I'm trying to extract the week number of the month for any given date. If the month starts on a Saturday, it should be labelled 0. Thereafter, the weeks will be labelled 1, 2, 3, ...

For example, for Jan 2022, 1st Jan is Week 0, 2nd Jan is Week 1, 9th Jan is Week 2, 16 Jan is Week 3, 23 Jan is Week 4, and 30th Jan is Week 4.

I tried converting some MS SQL & TSQL codes from other Stack Overflow questions but it did not work on Snowflake.

I guess the alternative is to hardcode using Sunday dates but the code is far too long and has too many conditions. Hoping for a shorter, cleaner code using Snowflake's inbuilt SQL functions.

Answer 1

You have to deal with the WEEK_START and WEEK_OF_YEAR_POLICY parameters.

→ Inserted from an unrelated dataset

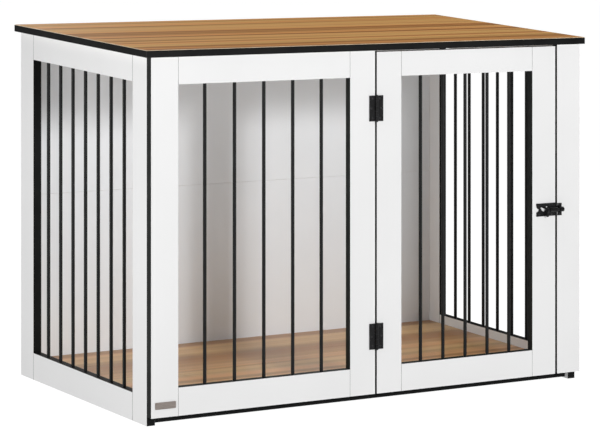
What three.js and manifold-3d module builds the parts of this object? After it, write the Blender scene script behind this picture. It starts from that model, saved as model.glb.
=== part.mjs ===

The calculation should not be complicated, see my example (unfortunately you did not enter when your week start):

SHOW PARAMETERS LIKE 'WEEK%';
ALTER SESSION SET WEEK_OF_YEAR_POLICY=1, WEEK_START=7;

WITH sample_dates AS (
  SELECT DATEADD('DAY', SEQ4(), '2022-01-01 00:00:00'::timestamp) AS dt
    FROM TABLE(GENERATOR(ROWCOUNT => 365)) AS t
)
SELECT DATE(dt) AS "DATE"
     , DAYOFYEAR(dt) AS "DAY OF YEAR"
     , DAYOFMONTH(dt) AS "DAY OF MONTH"
     , DAYOFWEEK(dt) AS "DAY OF WEEK"
     , DAYNAME(dt) AS "DAY NAME"
     , WEEK(dt) AS "WEEK"
     , WEEKISO(dt) AS "WEEK ISO"
     , WEEKOFYEAR(dt) AS "WEEK OF YEAR"
     , IFF(DAYNAME(DATE_TRUNC("YEAR", dt)) = 'Sat', WEEK(dt) - 1, WEEK(dt)) AS "CALC_DATE"
     , IFF(DAYOFMONTH(dt) = 1 AND DAYNAME(dt) = 'Sat', 0, FLOOR((DAY(dt)+6.1)/7,0)) AS "WEEK OF MONTH"
  FROM sample_dates;

Answer 2

You can try

 WEEKOFYEAR(dt) - WEEKOFYEAR(CAST(date_trunc('MONTH',dt) AS DATE))+1 AS  "WEEK_OF_MONTH"